Retreats Spring2014 ProteinInference
liangoaix edited this page Apr 15, 2014
·
27 revisions
Currently there is no good protein inference tool available in OpenMS. TPP_ProteinProphet adapter was written before and added in TOPPAS/External section, however it has been reported not working. For the urgent demand of protein inference tools in OpenMS, one of the feasible solutions would be to integrate existing tools.
- Fido: a C++ library with MIT license. It might go into OpenMS/contrib. Fido models a probability that a sample peptide is generated from a protein containing it with a constant value.
- ProteinProphet: the most widely used tool which has been used for comparison in most of the new algorithms. Using an EM-like algorithm, it learns‘degenerate peptide weight’. Such degenerate peptide weight corresponds to the probability of one protein being present conditional on the presence of a given peptide.
- PIA: Protein Inference Algorithms (PIA) combine PSMs from different experiments and/or search engines, and reports consistent and thus comparable results on the PSM, peptide and protein level. The algorithm suite is written in Java, including a fully parametrisable web interface, supporting format: idXML, mzIdentML, mzTab, pepXML. KNIME nodes are also available: click here.
- MaxQuant: see Martens' book
- ProteinLP 2012: A linear programming model with an optimization based on only joint probabilities (avoiding conditional probabilities). There are no codes available.
- Knut explains Xiaos project: We want to implement a bayesain appraoch that takes into account not only peptide ID lists but additional information from the MS1 map. He mentions PIA (Bochum)
- Hendrik: we would need a good protein inference in OpenMS now. Mentions Fido which is a C++ library with MIT license and could go into contrib.
- Lars: mentions the Huang He comprison paper (Knut adds Claasens paper). He thinks ProteonProhet would be a standard to beat and nice to have. (T. Huang and Z. He, Bioinformatics vol. 28 no. 22 (2012) 2956)
- George: Mayu from Claasen is more for FDR not protein inference
- Jens: Proteoypicity has to be on the whole genome. Also in the implementation it would be nice to have a container that encapsulates all evidence for a ProteinID so other approaches could use it.
- All: We discussed getting a possible "good" real data set. People should talk to experimental partners whether they could provide protein sets (antibodies?. commericla prtoeins (form synthesized peptides)? )
- Hendrik will look at possible integration of Fido into OpenMS contrib.
- Evaluation pipeline will be coordinated between Freiburg (Lars) and Berlin (Xiao) using one dataset (ground truth dataset Sigma49) from Huang/He and a dataset from Freiburg. The PIA we will test in KNIME, ProteinProphet (with pepXML generated in OpenMS) in Galaxy.

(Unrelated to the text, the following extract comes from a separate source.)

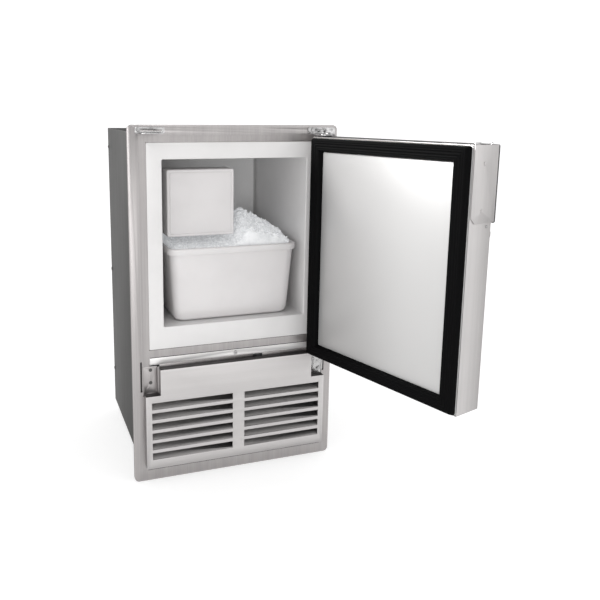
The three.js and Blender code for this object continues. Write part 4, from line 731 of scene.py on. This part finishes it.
# a chip is a ball whose radius in each direction is the least of its cutting planes' distances
# over the cosine to that plane, which leaves flat facets; each is then stretched and turned
def makeChips(shape):
    low, high = bucketLow, bucketHigh
    u = np.linspace(0, 2 * math.pi, shape["around"], endpoint=False)
    v = np.linspace(0, math.pi, shape["down"] + 2)[1:-1]
    uu, vv = np.meshgrid(u, v)
    ways = np.stack([np.cos(uu) * np.sin(vv), np.sin(uu) * np.sin(vv), np.cos(vv)], -1)
    margin = 13 * mm
    spots = rng.uniform((low.x + margin, low.y + margin), (high.x - margin, high.y - margin),
                        (shape["chips"], 2))
    points, faces, start = [], [], 0
    template = stitch(ways)
    for x, y in spots:
        planes = rng.normal(size=(9, 3))
        planes /= np.linalg.norm(planes, axis=1)[:, None]
        reach = rng.uniform(0.62, 1.0, 9)
        cosine = np.maximum(ways @ planes.T, 0.08)
        radius = np.minimum((reach / cosine).min(-1), 1.25)
        size = rng.uniform(*shape["chipSize"])
        size = size * np.array([rng.uniform(0.8, 1.5), rng.uniform(0.7, 1.1), rng.uniform(0.45, 0.8)])
        turn = np.linalg.qr(rng.normal(size=(3, 3)))[0]
        turn *= np.sign(np.linalg.det(turn))
        z = heapHeight(x, y, shape) + rng.uniform(-3, 0.6) * mm
        chip = (ways * radius[..., None] * size) @ turn.T + (x, y, z)
        chip = chip.reshape(-1, 3)
        chip[:, 0] = np.clip(chip[:, 0], low.x + 11 * mm, high.x - 11 * mm)
        chip[:, 1] = np.clip(chip[:, 1], low.y + 11 * mm, high.y - 11 * mm)
        points.append(chip)
        faces += [[start + i for i in face] for face in template]
        start += len(chip)
    return addPiece("ice_chips", np.concatenate(points), faces, "ice", "bucket", sharp=18)


makeHeap(iceShape)
makeChips(iceShape)
print("ice made")

# fasteners: how far screws stand from an edge, and each kind's radius and height
screwShape = {
    "hingeSpots": (21 * mm, 33 * mm), "hinge": (3.4 * mm, 1.6 * mm),
    "lowerSpot": (8 * mm, -2 * mm, 34 * mm), "lower": (3.2 * mm, 1.5 * mm),
    "backEdge": 8 * mm, "backEnd": 14 * mm, "backRows": 6, "backMiddle": (-0.09, 0.0, 0.09),
    "back": (3.8 * mm, 1.8 * mm),
    "sideHeights": (0.10, 0.33, 0.597), "sideRear": 5 * mm, "sideFront": 12 * mm, "sideEnd": 34 * mm,
    "side": (3.4 * mm, 1.5 * mm),
    "doorInset": 10 * mm, "doorBelowPlate": 6 * mm, "door": (2.2 * mm, 1.0 * mm),
}


# a pan-head screw: a profile (radius, height) turned about its axis, whose head is a low dome
# with a cross pressed into it: points near either of two lines through the middle sink
def screwHead(centre, outward, radius, height, turnBy):
    around = 32
    out = np.array([1.0, 1.0, 0.97, 0.86, 0.7, 0.52, 0.34, 0.2, 0.1])
    rise = np.array([0.0, 0.35, 0.6, 0.82, 0.93, 0.98, 1.0, 1.0, 1.0])
    angle = np.linspace(0, 2 * math.pi, around, endpoint=False)
    x = out[:, None] * np.cos(angle + turnBy)
    y = out[:, None] * np.sin(angle + turnBy)
    cross = np.minimum(abs(x * math.cos(turnBy) + y * math.sin(turnBy)),
                       abs(y * math.cos(turnBy) - x * math.sin(turnBy)))
    sunk = np.clip((0.17 - cross) / 0.08, 0, 1) * (out[:, None] < 0.66)
    z = rise[:, None] * np.ones_like(x) - 0.6 * sunk
    axis = Vector(outward).normalized()
    side = axis.orthogonal().normalized()
    other = axis.cross(side)
    basis = np.array([side, other, axis])
    local = np.stack([x * radius, y * radius, z * height], -1)
    return local @ basis + np.array(centre)


# several screws joined into one piece; those on the door are hung with it
def makeScrews(name, spots, outward, size, body, finishName="bright_steel", door=False):
    points, faces, start = [], [], 0
    for spot in spots:
        rings = screwHead(spot, outward, *size, rng.uniform(0, math.pi))
        flat = rings.reshape(-1, 3)
        points.append(hang(flat) if door else flat)
        faces += [[start + i for i in face] for face in stitch(rings)]
        start += len(flat)
    return addPiece(name, np.concatenate(points), faces, finishName, body, sharp=35)


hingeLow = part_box("hinge_top_bracket")[0]
hingeScrewLow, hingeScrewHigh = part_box("hinge_top_screw")
hingeFace = hingeScrewLow.y + screwShape["hinge"][1]
hingeZ = (hingeScrewLow.z + hingeScrewHigh.z) / 2
makeScrews("hinge_extra_screws", [(hingeLow.x + x, hingeFace, hingeZ) for x in screwShape["hingeSpots"]],
           (0, -1, 0), screwShape["hinge"], "cabinet")
lowerLow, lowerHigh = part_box("hinge_bottom_bracket")
lowerX, lowerY, lowerZ = screwShape["lowerSpot"]
makeScrews("hinge_lower_extra_screw", [(lowerLow.x + lowerX, lowerHigh.y + lowerY, lowerLow.z + lowerZ)],
           (0, -1, 0), screwShape["lower"], "cabinet")

backLow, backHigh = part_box("back_panel")
edge, end = screwShape["backEdge"], screwShape["backEnd"]
backSpots = [(x, backHigh.y, z) for x in (backLow.x + edge, backHigh.x - edge)
             for z in np.linspace(backLow.z + end, backHigh.z - end, screwShape["backRows"])]
backSpots += [(x, backHigh.y, z) for x in screwShape["backMiddle"]
              for z in (backLow.z + edge, backHigh.z - edge)]
makeScrews("back_panel_screws", backSpots, (0, 1, 0), screwShape["back"], "cabinet")

shellLow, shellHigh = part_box("cabinet_shell")
rear, front = shellHigh.y - screwShape["sideRear"], shellLow.y + screwShape["sideFront"]
end = screwShape["sideEnd"]
for side, way, hand in ((shellLow.x, -1, "left"), (shellHigh.x, 1, "right")):
    spots = [(side, rear, z) for z in screwShape["sideHeights"]]
    spots += [(side, front, z) for z in np.linspace(shellLow.z + end, shellHigh.z - end, 3)]
    makeScrews("side_screws_" + hand, spots, (way, 0, 0), screwShape["side"], "cabinet", "cabinet_steel")

plateLow = shutBox("pull_plate")[0]
shutShellLow = shutBox("door_outer_shell")[0]
doorSpot = (shutShellLow[0], shutShellLow[1] + screwShape["doorInset"],
            plateLow[2] - screwShape["doorBelowPlate"])
makeScrews("door_side_screw", [doorSpot], (-1, 0, 0), screwShape["door"], "door", door=True)
print("fasteners made")

# trims: black strips that stand for the shadow gaps under the band and the grille (painted shadow), and the kick
# strips
stripEdge = 0.4 * mm
bandShadowStrip = {"end": 0.5 * mm, "front": 1.9 * mm, "back": 0.2 * mm, "drop": 1.1 * mm, "rise": 0.1 * mm}
footShadowStrip = {"left": 1 * mm, "right": 6 * mm, "setback": 0.4 * mm, "drop": 1.2 * mm, "rise": 0.1 * mm}
kickStrip = {"reach": 0.1455, "front": 0.8 * mm, "back": 2.0 * mm, "drop": 8 * mm, "rise": 1 * mm,
             "switchGap": 0.8 * mm}


# a long strip: rounded-rectangle loops across it, drawn in at both ends
def makeStrip(name, x0, x1, y0, y1, z0, z1, finishName):
    loop = roundLoop(y0, y1, z0, z1, stripEdge, 4)
    middle = loop.mean(0)
    ends = [(x0, 0.6), (x0 + 0.2 * mm, 0.9), (x0 + 0.6 * mm, 1.0),
            (x1 - 0.6 * mm, 1.0), (x1 - 0.2 * mm, 0.9), (x1, 0.6)]
    rings = []
    for x, share in ends:
        ring = middle + (loop - middle) * share
        rings.append(np.column_stack([np.full(len(ring), x), ring]))
    rings = np.array(rings)
    return addPiece(name, rings, stitch(rings), finishName, "cabinet")


railLow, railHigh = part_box("lower_rail")
grilleLow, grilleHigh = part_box("grille_panel")
bezelLow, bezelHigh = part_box("rocker_bezel")
# painted shadow: a thin black strip under the band's lower edge and one under the grille's lower edge stand in for
# the dark shadow lines there
makeStrip("band_shadow_strip", railLow.x + bandShadowStrip["end"], railHigh.x - bandShadowStrip["end"],
          railLow.y - bandShadowStrip["front"], railLow.y + bandShadowStrip["back"],
          railHigh.z - bandShadowStrip["drop"], railHigh.z + bandShadowStrip["rise"], "black_plastic")
makeStrip("grille_foot_shadow_strip", grilleLow.x + footShadowStrip["left"], grilleHigh.x - footShadowStrip["right"],
          grilleLow.y + footShadowStrip["setback"], grilleHigh.y - footShadowStrip["setback"],
          grilleLow.z - footShadowStrip["drop"], grilleLow.z + footShadowStrip["rise"], "black_plastic")
kickBottom, kickTop = bezelLow.z - kickStrip["drop"], railLow.z + kickStrip["rise"]
kicks = (("left", -kickStrip["reach"], bezelLow.x - kickStrip["switchGap"]),
         ("right", bezelHigh.x + kickStrip["switchGap"], kickStrip["reach"]))
for hand, x0, x1 in kicks:
    makeStrip("kick_strip_" + hand, x0, x1, kickStrip["front"], kickStrip["back"],
              kickBottom, kickTop, "brushed_front")
print("trims made")

# studio
studio = {
    "floorRadius": 2.6, "wallRadius": 5.0, "wallHeight": 2.6,
    "floorColour": (0.55, 0.55, 0.55), "glow": 0.62, "air": 0.75,
}


# a shallow bowl: a flat disc, then a quarter round up to the wall, turned about the upright axis
def makeStudio(setup):
    angle = np.linspace(0, math.pi / 2, 14)
    bend = setup["wallRadius"] - setup["floorRadius"]
    radius = np.concatenate([[0.02, 0.6, 1.6], setup["floorRadius"] + bend * np.sin(angle)])
    height = np.concatenate([[0, 0, 0], setup["wallHeight"] * (1 - np.cos(angle))])
    turn = np.linspace(0, 2 * math.pi, 96, endpoint=False)
    rings = np.stack([radius[:, None] * np.cos(turn), radius[:, None] * np.sin(turn),
                      height[:, None] * np.ones_like(turn)], -1)
    rings[..., 0] += 0.05
    mesh = bpy.data.meshes.new("studio_floor")
    mesh.from_pydata(rings.reshape(-1, 3).tolist(), [], stitch(rings)[:-1])
    mesh.shade_smooth()
    floor = bpy.data.objects.new("studio_floor", mesh)
    bpy.context.scene.collection.objects.link(floor)
    g = Graph("studio_paper")
    soft = g.noise((3, 3, 3), detail=2)
    paper = g.blend(soft * 0.15, setup["floorColour"], dim(setup["floorColour"], 0.97))
    fixed = {"Emission Color": (1, 1, 1), "Emission Strength": setup["glow"]}
    mesh.materials.append(g.finish(paper, 0.9, fixed=fixed))


def addSoftLight(name, place, aim, size, power, spread=180):
    data = bpy.data.lights.new(name, "AREA")
    data.shape = "RECTANGLE"
    data.size, data.size_y = size
    data.energy = power
    data.spread = math.radians(spread)
    light = bpy.data.objects.new(name, data)
    bpy.context.scene.collection.objects.link(light)
    light.location = place
    light.rotation_euler = (Vector(aim) - Vector(place)).to_track_quat("-Z", "Y").to_euler()


makeStudio(studio)
addSoftLight("key_softbox", (-1.3, -2.6, 0.32), (0, 0, 0.24), (1.5, 1.2), 15)
addSoftLight("right_fill", (1.5, -2.2, 1.0), (0, 0, 0.35), (1.4, 1.2), 4)
addSoftLight("top_softbox", (0, 0.2, 2.5), (0, 0, 0.3), (2.2, 2.2), 6)
addSoftLight("cavity_fill", (-0.42, -1.35, 0.58), (0.03, 0.1, 0.42), (0.5, 0.4), 0.13, spread=34)
addSoftLight("door_softbox", (-1.1, 0.35, 1.25), (0.22, -0.16, 0.62), (0.35, 0.35), 1.1, spread=34)
world = bpy.data.worlds.new("studio_air")
bpy.context.scene.world = world
world.use_nodes = True
air = world.node_tree.nodes["Background"]
air.inputs["Color"].default_value = (1, 1, 1, 1)
air.inputs["Strength"].default_value = studio["air"]
bpy.context.scene.view_settings.view_transform = "Standard"
print("studio made")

- Look at what MaxQuant does and further discussion is needed.
- Compare the tools mentioned above: PIA, Fido and ProteinProphet. The key is to find an appropriate way to compare the difference of protein lists and true positives.
- Xiao is going to fix the compatibility problem of OpenMS pepXML for ProteinProphet.
- How do we go about pepXML? (Fido, ProteinProhet, Jens (dnmso) still need it)
- pepXML(generated from peptideProphet) doesn't go through external/TPP_ProteinProhet in TOPPAS, problem with absolut paths in pep.xml files.
- pepXML(converted by IDfileconverter) can not be processed in PeptideProphet (OpenMS-ms-general mailing list Feb 12)
- Oliver might get data of whole protein measurements that could be combined with different fragmentation technologies (ETD, HCD, CID).
- Think about applying the consenus ID approach (possible MSc thesis)
- Think about integrating quantitation information, when having a labelled experiment. (Peptides originating from same protein expected to show similar fold changes.)